Phil Rickman does it with the Merrily Watson series, but also with the stand-alone supernatural thrillers he wrote before he happened across Merrily. The characters he created in his early novels do sometimes show up again in a new story. I like that. It creates a whole new universe for me. Merrily is his most constant protagonist now, the C of E Deliverance Minister, and single mother of Jane, her ever-questioning, defiant teenager who rebels against her mother’s relationship with God and the Church and thus speaks for readers like me who have little time for the church and no belief in a god. 

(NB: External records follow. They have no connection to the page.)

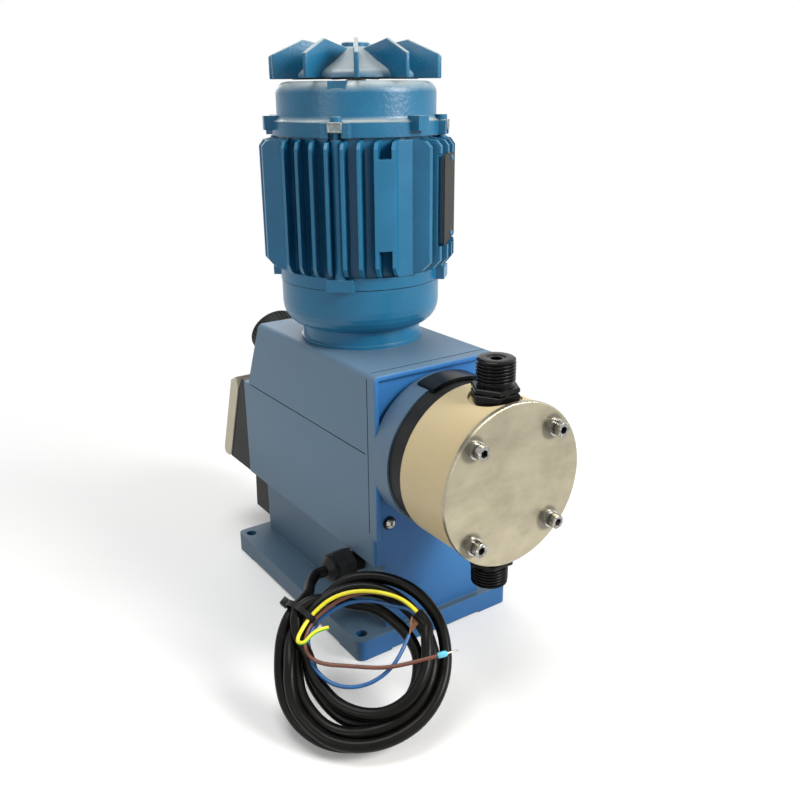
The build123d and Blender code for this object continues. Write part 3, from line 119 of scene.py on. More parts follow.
bpy.ops.mesh.primitive_plane_add(size=9.0, location=(0, 0, -0.0004))
floor = bpy.context.object
floor.name = "studio_floor"
floor_paint = bpy.data.materials.new("floor_paint")
floor_paint.use_nodes = True
floor_shader = floor_paint.node_tree.nodes["Principled BSDF"]
floor_shader.inputs["Base Color"].default_value = (0.93, 0.93, 0.925, 1)
floor_shader.inputs["Roughness"].default_value = 0.9
floor_shader.inputs["Specular IOR Level"].default_value = 0.1
floor_tree = floor_paint.node_tree
floor_place = floor_tree.nodes.new("ShaderNodeTexCoord")
floor_reach = floor_tree.nodes.new("ShaderNodeVectorMath")
floor_reach.operation = "LENGTH"
floor_tree.links.new(floor_place.outputs["Object"], floor_reach.inputs[0])
floor_fade = floor_tree.nodes.new("ShaderNodeMapRange")
floor_fade.interpolation_type = "SMOOTHSTEP"
floor_fade.inputs["From Min"].default_value = 0.22
floor_fade.inputs["From Max"].default_value = 0.75
floor_fade.inputs["To Min"].default_value = 0.12
floor_fade.inputs["To Max"].default_value = 1.0
floor_tree.links.new(floor_reach.outputs["Value"], floor_fade.inputs["Value"])
floor_glow = floor_tree.nodes.new("ShaderNodeEmission")
floor_glow.inputs["Color"].default_value = (1, 1, 1, 1)
floor_mix = floor_tree.nodes.new("ShaderNodeMixShader")
floor_tree.links.new(floor_fade.outputs["Result"], floor_mix.inputs["Fac"])
floor_tree.links.new(floor_shader.outputs["BSDF"], floor_mix.inputs[1])
floor_tree.links.new(floor_glow.outputs["Emission"], floor_mix.inputs[2])
floor_tree.links.new(floor_mix.outputs["Shader"], floor_tree.nodes["Material Output"].inputs["Surface"])
seen_strength(floor_tree, 0.25, floor_glow.inputs["Strength"])
floor.data.materials.append(floor_paint)

# ---- Supply cable and its coil ----------------------------------------------
# Three-core sheathed cable, 8.6 mm thick. It leaves the gland, runs back to a hand
# coil of nearly five turns and ends in a cut sheath on top of the coil.
COIL_CENTRE = Vector((-0.0998, -0.1525, 0.0439))
COIL_RIGHT = Vector((0.758, -0.653, 0.0))
COIL_UP = Vector((0.525, 0.610, 0.594))
COIL_NORMAL = COIL_RIGHT.cross(COIL_UP)
RING_RADIUS = 0.0535
CABLE_RADIUS = 0.0043
TIE_ANGLE = 149.0


def coil_point(right, up, towards_viewer):
    """Point in the coil's plane, from millimetres to metres."""
    return COIL_CENTRE + (COIL_RIGHT * right + COIL_UP * up + COIL_NORMAL * towards_viewer) * 0.001


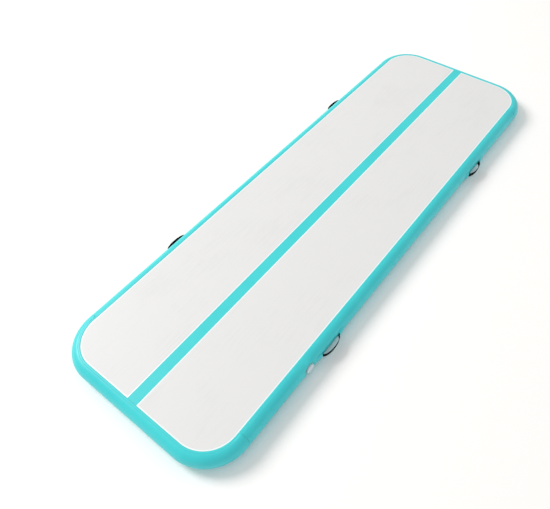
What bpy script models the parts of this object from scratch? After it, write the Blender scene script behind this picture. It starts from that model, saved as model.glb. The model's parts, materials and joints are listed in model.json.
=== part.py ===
"""Air track mat: an inflated drop-stitch gymnastics mat with four webbing handles and one air valve.

Metres, +Z up. The origin is on the floor under the middle of the mat, +Y runs along the mat's length
towards its far end, and +X is the mat's right side, which carries the valve.
"""

import math

import bmesh
import bpy

# Driving dimensions of the inflated mat.
LENGTH = 3.05
WIDTH = 1.00
HEIGHT = 0.10
FLAT_CORNER = 0.165       # plan radius of the flat top's corners
STRIPE_WIDTH = 0.055
TAPE_WIDTH = 0.008        # the weld tape that shows between the top cover and the wall

# Sheet thicknesses, from the outside in, and the space left between neighbours.
COVER = 0.0006
CLOTH = 0.0007
WALL = 0.0007
GAP = 0.0003

# The flat part of the mat ends where its wall starts to bulge, a half circle seen from the end.
MIDDLE = HEIGHT / 2
BULGE = HEIGHT / 2
FLAT_X = WIDTH / 2 - BULGE
FLAT_Y = LENGTH / 2 - BULGE
SIDE_RUN = 2 * (FLAT_Y - FLAT_CORNER)
END_RUN = 2 * (FLAT_X - FLAT_CORNER)
INNER_WALL_RADIUS = BULGE - WALL - GAP
WALL_STEPS = 14
CORNER_STEPS = 6

# Carrying handles: webbing bent to half an ellipse, its ends held to the wall under patches. They
# leave the wall just below its middle, square to it. Lengths along the wall count from the loop's middle,
# and angles are turned round the middle of the wall's bulge.
HANDLE_Y = 0.725
HANDLE_TILT = math.radians(5)
HANDLE_HALF_SPAN = 0.0620
HANDLE_REACH = 0.020
WEBBING_WIDTH = 0.025
WEBBING = 0.0022
LOOP_START = 0.0078       # how far out of the joint's line the loop starts, to turn clear of the wall
END_LAP = 0.002           # the held ends stand this far past the loop's ends,
BEND_END = 0.0595         # beside them and not over them, so that the loop turns past them
BEND_RADIUS = 0.0060
TAB_END = 0.0905
PATCH = 0.0008
PATCH_START = 0.0675
PATCH_END = 0.1005
PATCH_ANGLES = (0, 8, 16, 20, 23.5, 27)
PATCH_RAISED_ANGLE = 16   # the patch clears the webbing's edge inside this angle,
PATCH_DOWN_ANGLE = 20     # and lies on the wall outside this one
PATCH_CLEARANCE = 0.0015  # past the webbing's end it stays raised for this far,
PATCH_FALL = 0.004        # and comes down to the wall over this much more

# The valve stands on a flat place that its patch makes in the right wall. Heights along the valve's
# axis are counted outwards from that flat place.
VALVE_Y = -0.877
VALVE_FACE_X = WIDTH / 2 - 0.010
SEAT_RADIUS = 0.027       # the patch is flat inside this radius
PATCH_RADIUS = 0.044      # and back on the wall's own curve at this one
PATCH_HOLE = 0.016
BARREL_RADIUS = 0.0155
BORE_RADIUS = 0.0135
NECK_RADIUS = 0.0185
FLANGE_RADIUS = 0.0245
GASKET_TOP = 0.0013
FLANGE_TOP = 0.0030
NECK_TOP = 0.0066
WEB_TOP = -0.0200
WEB_BOTTOM = -0.0225
BARREL_BOTTOM = -0.0280
STEM_RADIUS = 0.0028
BUTTON_RADIUS = 0.0075
BUTTON_TOP = 0.0005
BUTTON_BOTTOM = -0.0040
RING_BOTTOM = FLANGE_TOP + GAP
RING_TOP = RING_BOTTOM + 0.0009
CAP_BOTTOM = RING_TOP + GAP
CAP_INSIDE = NECK_TOP + 0.0017
CAP_TOP = CAP_INSIDE + 0.0014
CAP_RADIUS = 0.0225
CAP_GROOVE_RADIUS = 0.0213
CAP_GROOVE_BOTTOM = 0.0055
CAP_GROOVE_TOP = 0.0072
TETHER_TAB_RADIUS = 0.0275
TETHER_WIDTH = 0.008
ROUND_STEPS = 24


def clear_scene():
    for old in list(bpy.data.objects):
        bpy.data.objects.remove(old, do_unlink=True)


def new_collection(name):
    collection = bpy.data.collections.new(name)
    bpy.context.scene.collection.children.link(collection)
    return collection


def new_material(name, color, roughness, metallic=0.0):
    material = bpy.data.materials.new(name)
    material.use_nodes = True
    shader = material.node_tree.nodes["Principled BSDF"]
    shader.inputs["Base Color"].default_value = (*color, 1.0)
    shader.inputs["Roughness"].default_value = roughness
    shader.inputs["Metallic"].default_value = metallic
    return material


clear_scene()
PARTS = new_collection("air_track_mat")
CUTTERS = new_collection("cutters")

GREY_PVC = new_material("grey_pvc", (0.80, 0.80, 0.81), 0.55)
TURQUOISE_PVC = new_material("turquoise_pvc", (0.10, 0.72, 0.70), 0.45)
BASE_PVC = new_material("base_pvc", (0.35, 0.37, 0.38), 0.70)
DROP_STITCH = new_material("drop_stitch", (0.85, 0.85, 0.82), 0.90)
BLACK_WEBBING = new_material("black_webbing", (0.012, 0.012, 0.013), 0.85)
WHITE_PLASTIC = new_material("white_plastic", (0.80, 0.83, 0.86), 0.35)
GREY_PLASTIC = new_material("grey_plastic", (0.35, 0.36, 0.38), 0.45)
BLACK_RUBBER = new_material("black_rubber", (0.02, 0.02, 0.02), 0.75)
SPRING_STEEL = new_material("spring_steel", (0.55, 0.56, 0.58), 0.30, 1.0)


# Shared modelling steps ------------------------------------------------------------------------


def add_object(name, data, material, collection=PARTS):
    piece = bpy.data.objects.new(name, data)
    if material:
        data.materials.append(material)
    collection.objects.link(piece)
    return piece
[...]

It was Elizabeth George who started this train of thought, so, back to her novels. She is American and, as far as I can tell, an afficionado of the women writers in the Golden Age of crime. She puts in place many of the ingredients of those early novelists: the elegant, well-bred and desirable old-Etonian investigator; the ways of the English aristocracy; the English country house; the English countryside. Her descriptions of the levels of English society are somewhat clichéd. Cancel that - they are VERY clichéd. For example, the DCI assigned to Lynley (Old Etonian trying to escape his onerous family duties as an Earl by having a ‘real’ career in the police force,) is drawn rather in the manner of an old family retainer. Working class, scruffy, overweight, an inveterate,  junk food eater, her socialist hackles are raised against this floppy-haired, Saville Row clad, entitled driver of a classy car, but she comes to recognise his talents, and thereafter is constantly loyal and dependable. It would not be too strong to say she worships the ground he walks on, as all good old family retainers must. 

In her early novels I felt George was labouring her use of long words (I can NEVER enjoy the use of ‘rebarbative’ except as irony.) When I re-read these I suspect her of trying to lend an air of English usage that isn’t natural to her in order to reinforce the Englishness of the experience the reader is getting. Maybe she feels she is emulating the way we English speak. Maybe she is simply trying to give literary gravitas to her work. I find it less obvious in the later novels as she gains confidence in what she has created. 

My only other grievance is her treatment of the group of people who appear regularly, and around whom the subplots form. She gives them such a terrible time, a positive snowball of disasters. It’s quite distressing. I would be happy of they had some luck for a change.

Despite my grumbles, these novels give me great pleasure. The dialogue is believable. The plot are well-constructed and intriguing; the hooks and the fins (see next entry) keep me absorbed and the wide variety of personalities involved is highly enjoyable.